Steven Camilleri: Motor Maniac

Dream Jobs 2008

4 min read

For a young engineer who used to sleep through math class, Steven Camilleri has certainly seen his life perk up. From In Motion Technologies' offices in Dandenong, a quiet suburb of Melbourne, Australia, he works on what he considers to be some of the most exciting technology in the world. He's been rebuilding one of the pillars of engineering--the common electric motor--and now he and his five-person research team are poised to see their superefficient, environmentally friendly device roll off production lines.

It all started when Camilleri was dozing through his course work as an undergraduate in electrical engineering at Northern Territory University in Darwin, Australia. Disappointed that the curriculum offered few opportunities to be creative, he delved wholeheartedly into outside projects--he made his own robots and joined the school's team to build a solar car. Along the way, he met Dean Patterson, a professor of electrical engineering at Northern Territory who was backing the solar car project, and he encountered the motor that would change his life.

”We'd built this freak motor, and it turned out everyone liked it,” recalls Patterson, an IEEE Fellow. ”We had some trouble with the electronics, and in 1996 Steven said he'd like to work on it and get it fixed. And he did!” A typical motor relies on brushes to make a mechanical connection between an electrical source and the rotating core. The ”freak motor,” designed to be more efficient and more reliable than ordinary motors, did away with brushes and instead rotated its permanent magnets and used power electronics to reverse the direction of the current's flow. ”The electronics needed to do a bit more than make the motor go.

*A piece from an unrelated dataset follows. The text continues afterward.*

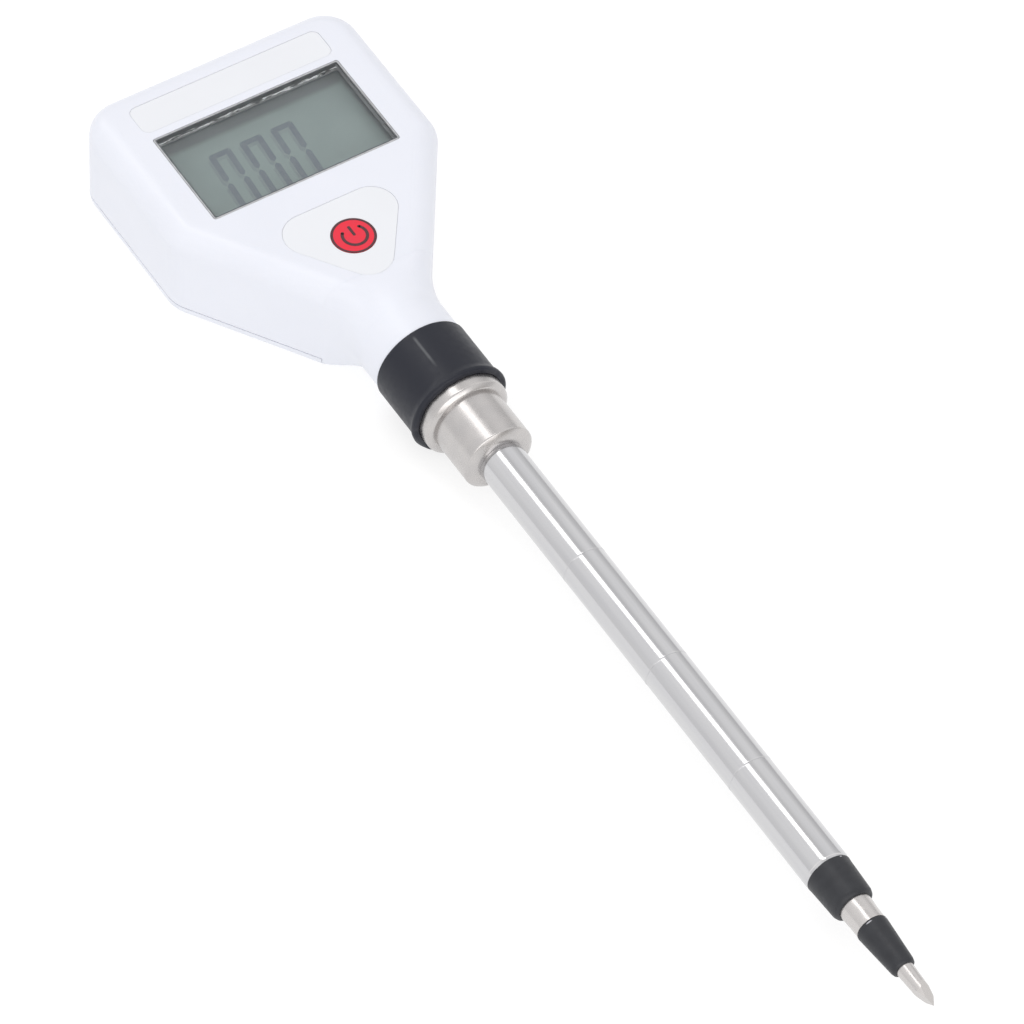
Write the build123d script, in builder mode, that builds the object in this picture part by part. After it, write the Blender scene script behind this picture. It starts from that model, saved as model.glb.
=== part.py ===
from build123d import *

import os
from math import atan2, cos, hypot, radians, sin, sqrt, tan

# Soil moisture meter: a flat hexagonal display head on a stainless probe.
# It lies on its back. +X runs across the display, +Y towards the top of the head,
# -Y towards the probe's point and +Z out of the display. Millimetres throughout.

os.makedirs("parts", exist_ok=True)

# ---- driving dimensions ----
overall_length = 270.7
axis_height = 11.4          # probe axis above the back of the head

head_half_width = 31.7
head_front = 23.25          # height of the display face above the back
head_corner_radius = 8.0
front_edge_radius = 5.0
back_edge_radius = 1.2
taper_angle = 33.65         # each lower side leans in by this angle from the probe axis
wall = 2.0
cover_thickness = 2.0

neck_radius = 10.25
neck_bore_radius = 8.3
neck_blend_radius = 17.7

window_width = 44.5
window_height = 25.3
window_corner_radius = 0.6
key_radius = 4.7
key_travel = 0.4
key_clearance = 0.08
film_thickness = 0.25       # overlay and label films
film_recess = 0.3
film_gap = 0.06             # all round each film in its recess
label_width = 45.4
label_height = 7.6
label_corner_radius = 1.8
overlay_corner_radius = 5.5
seam_height = 0.25          # open joint between front shell and rear cover
seam_depth = 0.4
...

It needed to be a whole solar-car drive system,” Camilleri says. ”The system they had when I started had all sorts of efficiency, reliability, and packaging problems.”

This brushless dc motor is distinct because it produces flux in an axial direction, rather than radially, as is more common; also, the motor is flatter than its ordinary counterparts. This configuration is not new, but the engineering behind it is extremely tricky because everything--including improving its mechanical strength and setting its tolerances--must be figured out from scratch.

After getting his bachelor's degree in 1998, Camilleri began working on his master's in electrical engineering at Northern Territory. He took a job at the university's Centre for Energy Research, and with Patterson and another veteran solar racer named Byron Kennedy, he continued tinkering with the motor.

In 2001, the three engineers formed Northern Territory's first spin-off company, In Motion Technologies, or IMT, in hopes of commercializing their novel engine for use in electric vehicles. But they discovered that car companies were reluctant to take a chance with IMT's fancy new design. ”Everything we are doing is new--as in never been done or, sometimes, never even been tried,” Camilleri says. ”You get to rethink a lot of the paradigms, which does cause some friction with the old hands.” So the company instead contented itself with demonstration projects: an unmanned aircraft for NASA, a superefficient ceiling fan, a tidal turbine.

Their luck changed after they approached Avanti Bikes, based in Auckland, New Zealand, about incorporating their motor into an electric bicycle. ”It took going to a bicycle company, where they knew nothing about motors, for someone to say, ’Let's get this into production right away,' ” Camilleri says. Over the next six months, he and his colleagues tackled problems they hadn't previously considered, such as silencing the motor's noisy hum. They tried countless mechanical work-arounds before finally hitting on a solution: they drove a different current waveform through the engine.

Although Avanti made only 1000 of the bikes, priced at about AU $1500 each, the bicycles served as proof that the motors were reliable and could be built at an acceptable cost. This small success made the company much more attractive to potential investors, and the next steps became clearer. In 2006, Camilleri and his tight-knit team moved to Dandenong after Fasco, a large motor company based in Michigan, bought IMT.

Now, as a research-and-development manager at a large corporation, Camilleri finally has the connections and manufacturing capabilities he needs to push the motor onto the market in a significant way. He and his team have made a device that he says uses less material than a typical induction motor, is one-fifth the size of one, and handles variable speeds much better. The first applications will be in home appliances. Camilleri still hopes to see the motor used in electric vehicles someday, but he concedes that the time is not yet ripe. For now, he says, ”we're surviving on household pumps and fans.” They're not quite as sexy as cars, he admits, but making such mundane electric goods more efficient could cumulatively save a lot of energy and cut back on greenhouse-gas emissions. ”The whole point is to get these motors in production so that our work can make a difference,” he says.

Camilleri is so driven by the goal of perfecting his motor that his biggest hurdle is winding down at the end of a day. His solution is to do something ”180 degrees away from my day job.” For the last 10 years, that has meant studying Japanese. He also practices judo and is converting an engineless 1971 Volkswagen Beetle into an all-electric vehicle.

Just as he did in college, Camilleri still seeks out activities that keep him on his toes. ”A lot of engineering positions are more cookie-cutter, the same old, same old every day,” he notes. ”Give me leading edge every time. I don't know how they stay awake.”